In his TidBITS article, Glenn claimed there was “no known health risk”. That is incorrect. Electromagnetic radiation materially alters the homeostasis of ROS in the body.

A free radical is a teeny tiny bullet. It does real damage to a cell. Increased ROS raises inflammation in the body. One could say it ages the body.

Quantification is difficult. One would have a similar problem quantifying the impact of increased permeability of the blood-brain barrier.

The big thing for you to understand is that there is a real alteration to our physiology through [non-ionizing] electromagnetic radiation. That old standard was waaaaay too high.

The second thing for you to do is to actually read the science.

Yes, I understand that controlled ROS does good things in the body. Macrophages use little pockets of free radicals to destroy bacteria and viruses. That’s an example of using those teeny tiny bullets under control.

Excessive ROS in our cells would be out of control. That’s bad.

There’s a lot to understand. Our mitochondria are our energy plants. They produce charge separation–free radicals–that are [hopefully] contained in those organelles. The “big picture” to understand: if there is charge separation, then it will be sensitive to electromagnetic waves. That’s basic physics.

If you want to reserch further, I recommend reading some science on the topic. My recommendation is a chapter “Electromagnetic Hygiene” from the textbook, “Nutrition and Integrative Medicine: A Primer for Clinicians” (2019; ISBN: 9781498759489). It’s a pricey book, but my local University’s library subscription includes full e-access to the entire Taylor&Francis library. YMMV.

Joel Moskowitz has been pushing this nonsense for decades and the conclusions of current scientific thinking discredits this idea. Steve Gibson should stop talking about topics on which he isn’t an expert, especially with the smug tone he likes to employ.

@bleak: I’m not sure why you are addressing your response to me. Steve is talking about permeability of the BBB; I am talking about a separate factor: increased reactive oxygen species generated through electromagnetic radiation. These are not the same thing. Karipidis is not talking about ROS, but you’re certain any discussion about both risks are nonsense? That is a massive hole in your thinking.

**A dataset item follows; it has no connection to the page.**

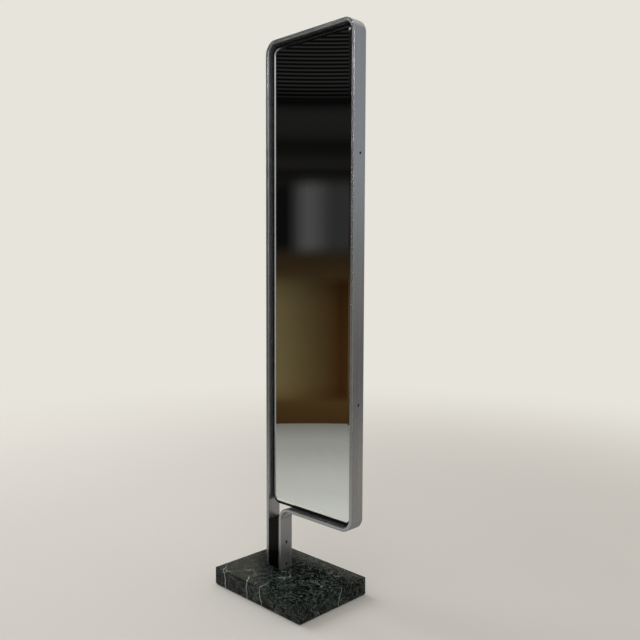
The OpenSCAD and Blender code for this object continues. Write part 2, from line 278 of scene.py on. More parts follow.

A podcast is a terrible medium to discuss scientific finding. One example from the RNZ interview:

[16:36] “And when you review all of the studies, THERE IS NO EVIDENCE that [increased BBB permeability] occurs. And when it does occur, it happens when the exposure levels are high.”

The interviewer calls this out! “You can’t have it both ways [….]”, and Ken Karipidis then contradicts what he just said. His statement @16:36 was wrong, and he failed to acknowledge his error. Not good.

Your comments about Steve’s tone are also inappropriate. Science is about the evidence and the reasoning and not the tone of the presenter.

It’s clear that EMF materially affects our tissues, and that the sources, power levels, and frequencies of environmental EMF are changing rapidly. ROS has been a difficult thing to study, because the molecules are so reactive. ROS was not even on the radar (to coin a phrase) when cell phones first came out.

It would be foolish to presume that these technologies are proven safe. Specifically, it would be foolish to presume the thermal standards proposed by Ken Karapidis are an acceptable standard. If you have evidence that that standard is acceptable, please provide a reference.